I’ve had to sit with that without letting it turn me into someone else, because if I start shaping everything just to be received, I won’t recognize my own voice when it finally does land. That matters more to me than pretending this is a level playing field, because it isn’t. And still, we’ve never needed permission to matter. That’s the part I keep coming back to. We are a small group in this country, and somehow we still move everything—language, culture, memory, resistance. That didn’t happen because someone gave us room. It happened because we kept speaking anyway.

And I keep thinking about what we actually put into the world when we show up as ourselves. There is something in the way Black women love that doesn’t get studied the way it should. Not soft in the way people expect softness to be, not fragile, not ornamental, but deliberate. It’s in how we hold people and still tell them the truth. It’s in how we build things with very little and make them feel like abundance. It’s in the way we make room for others even when no one made room for us, and how we carry memory, care, humor, and survival all at once without announcing it as labor.

It shows up in the details. In how we check on people. In how we notice what’s missing. In how we create language for things that didn’t have words before. In how we protect, even when we’re tired. In how we stay imaginative in environments that try to make us practical to the point of disappearance. That kind of love is not passive. It’s work. It’s choice. It’s a form of authorship over a world that doesn’t always return the same care.

And that same love is in the work we make. It’s in the refusal to lie just to be liked. It’s in the insistence on naming things clearly, even when it costs us reach, ease, or approval. It’s in the patience to keep going when the response doesn’t come back right away. That isn’t just persistence. That’s devotion.

So I’m trying to stay in that, not the part where everything is working, but the part where I decide I’m not going to shrink just to make this easier on other people. I can feel the difference in the work when I don’t. It’s slower, yes, but it’s mine. And I think that’s what this stretch actually is, if I’m being honest with you. It’s not nothing. It’s time. Time where the work is finding its shape without me forcing it, and time where the right people haven’t found it yet, or maybe haven’t recognized it yet.

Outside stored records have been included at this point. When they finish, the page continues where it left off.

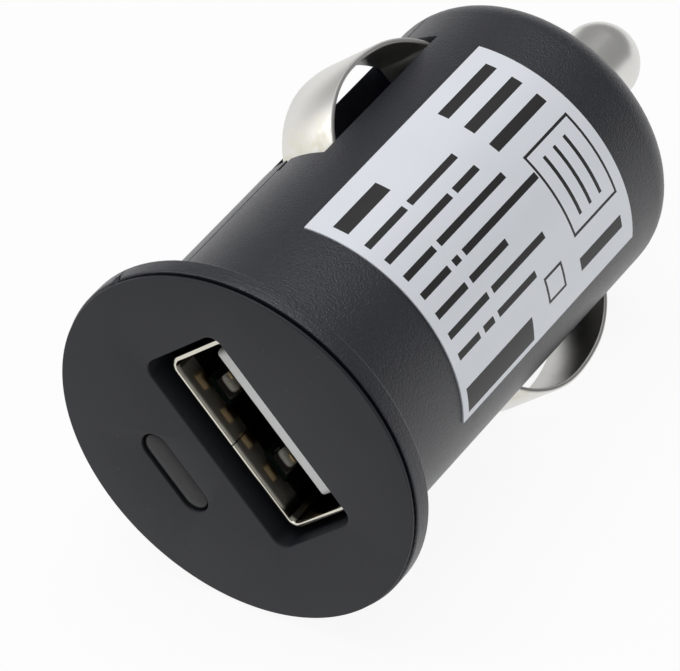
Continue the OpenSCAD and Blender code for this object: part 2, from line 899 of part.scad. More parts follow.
module output_capacitor() {
    // its leads leave the rear end, so the can is turned end for end about them
    color([0.12, 0.14, 0.3])
        translate([0, 0, 2 * capacitor_lead_z])
            mirror([0, 0, 1])
                electrolytic(output_capacitor_diameter, output_capacitor_length, output_capacitor_y,
                    2 * capacitor_lead_z - output_capacitor_z - output_capacitor_length, output_lead_x);
}

module inductor_core() {
    r = inductor_diameter / 2;
    color([0.22, 0.22, 0.23])
        translate([0, board_skin, inductor_z])
            rotate([90, 0, 0])
                rotate_extrude($fn = 48) {
                    square([r, inductor_flange]);
                    square([r * 0.45, inductor_height]);
                    translate([0, inductor_height - inductor_flange])
                        square([r, inductor_flange]);
                }
}

module inductor_winding() {
    r = inductor_diameter / 2;
    wire = 0.35;
    window = inductor_height - 2 * inductor_flange;
    turns = floor(window / wire);
    pitch = window / turns;
    color(copper)
        translate([0, board_skin - inductor_flange, inductor_z])
            rotate([90, 0, 0])
                rotate_extrude($fn = 48) {
                    translate([r * 0.45 + 0.02, 0.02])
                        square([r * 0.4, window - 0.04]);
                    for (i = [0:turns - 1])
                        translate([r * 0.85, pitch * (i + 0.5)])
                            circle(pitch / 2 - 0.01, $fn = 16);
                }
}

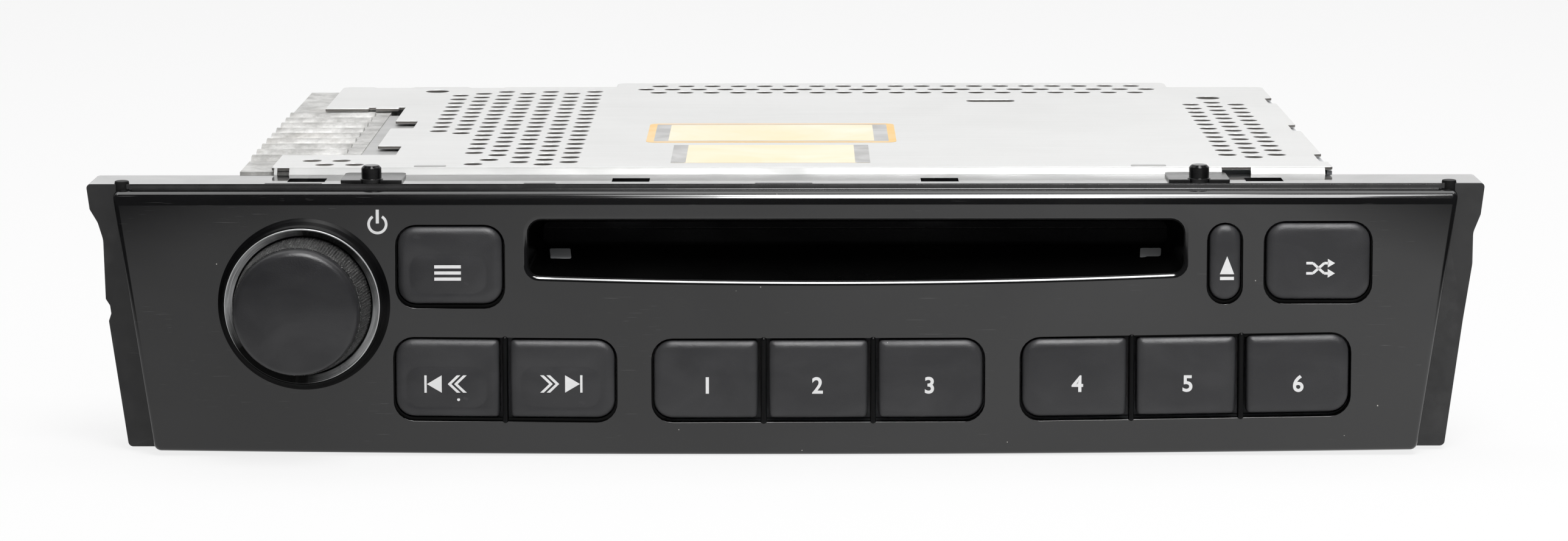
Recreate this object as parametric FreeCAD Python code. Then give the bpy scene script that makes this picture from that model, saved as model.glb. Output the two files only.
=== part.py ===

I hate how soft that sounds, but I don’t think it’s wrong, because the alternative is believing that if it didn’t hit immediately, it never will. I don’t believe that. I think some things just don’t announce themselves loudly. They move quietly until they land somewhere they’re understood.

So I’m staying with it, not because it’s easy and not because it’s working right now in any obvious way, but because I know what it feels like when I say it the way I actually mean it. I’m not giving that up just to be seen faster. I’d rather it take longer and be real. And when it does connect, I don’t think it will feel random. I think it will feel like it finally reached who it was supposed to.

Until then, I’m still here, still saying it.